■ **Data**
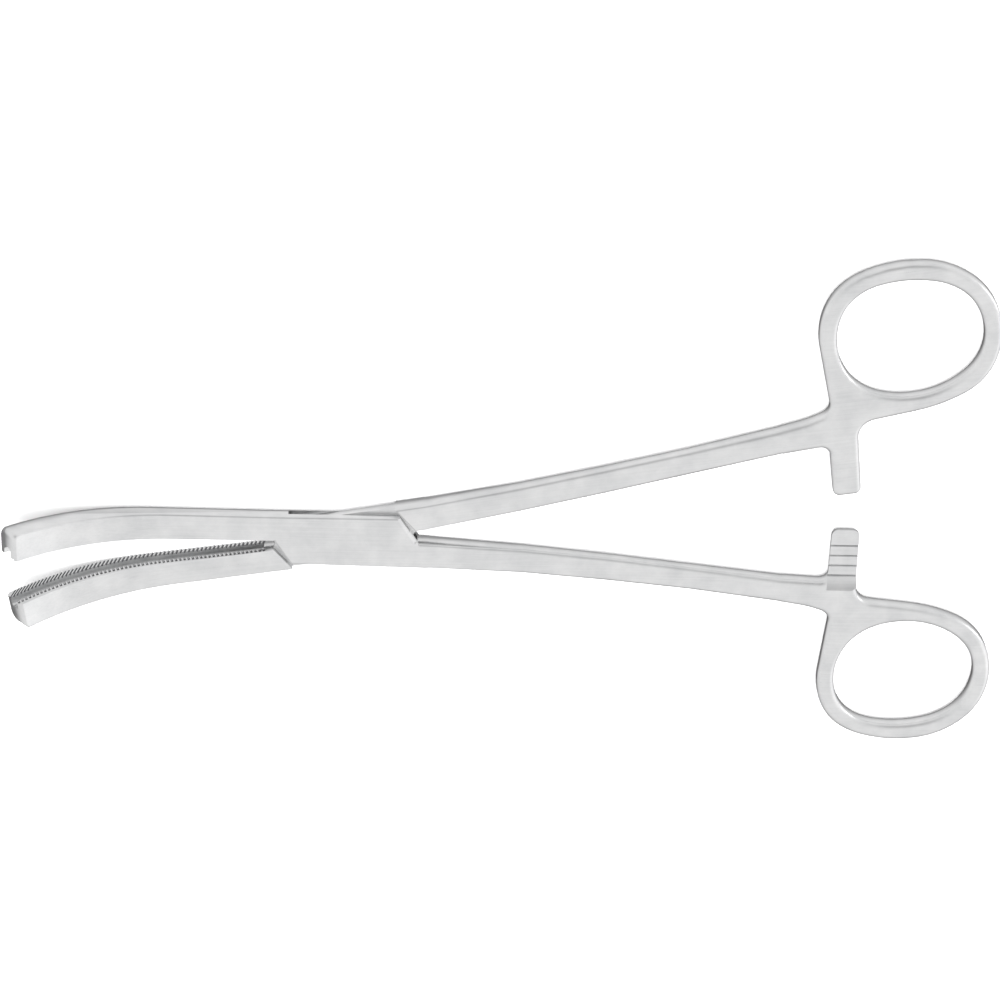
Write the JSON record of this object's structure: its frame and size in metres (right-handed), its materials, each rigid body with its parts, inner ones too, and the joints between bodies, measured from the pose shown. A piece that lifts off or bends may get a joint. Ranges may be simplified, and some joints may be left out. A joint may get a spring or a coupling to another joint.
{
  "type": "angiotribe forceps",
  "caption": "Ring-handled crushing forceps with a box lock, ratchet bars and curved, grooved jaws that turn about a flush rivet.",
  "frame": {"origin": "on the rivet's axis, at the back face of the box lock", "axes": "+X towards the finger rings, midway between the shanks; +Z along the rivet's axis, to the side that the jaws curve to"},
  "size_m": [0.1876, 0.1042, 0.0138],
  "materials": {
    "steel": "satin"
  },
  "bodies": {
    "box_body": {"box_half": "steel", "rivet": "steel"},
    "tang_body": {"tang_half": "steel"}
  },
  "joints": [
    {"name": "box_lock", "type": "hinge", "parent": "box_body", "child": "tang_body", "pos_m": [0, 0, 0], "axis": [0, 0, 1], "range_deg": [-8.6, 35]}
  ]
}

■ **Task description**
All of the data needs to be reproduced exactly, with no line missing.

■ **Response below**
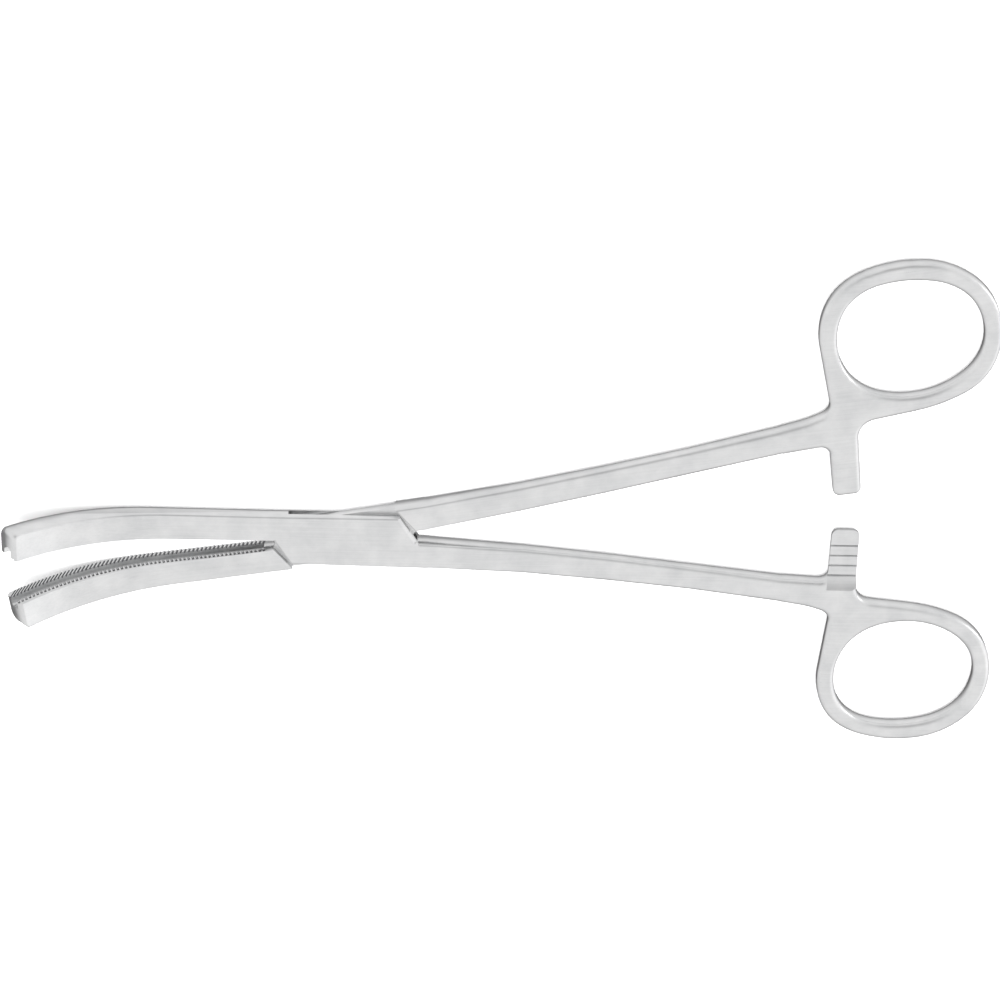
Write the JSON record of this object's structure: its frame and size in metres (right-handed), its materials, each rigid body with its parts, inner ones too, and the joints between bodies, measured from the pose shown. A piece that lifts off or bends may get a joint. Ranges may be simplified, and some joints may be left out. A joint may get a spring or a coupling to another joint.
{
  "type": "angiotribe forceps",
  "caption": "Ring-handled crushing forceps with a box lock, ratchet bars and curved, grooved jaws that turn about a flush rivet.",
  "frame": {"origin": "on the rivet's axis, at the back face of the box lock", "axes": "+X towards the finger rings, midway between the shanks; +Z along the rivet's axis, to the side that the jaws curve to"},
  "size_m": [0.1876, 0.1042, 0.0138],
  "materials": {
    "steel": "satin"
  },
  "bodies": {
    "box_body": {"box_half": "steel", "rivet": "steel"},
    "tang_body": {"tang_half": "steel"}
  },
  "joints": [
    {"name": "box_lock", "type": "hinge", "parent": "box_body", "child": "tang_body", "pos_m": [0, 0, 0], "axis": [0, 0, 1], "range_deg": [-8.6, 35]}
  ]
}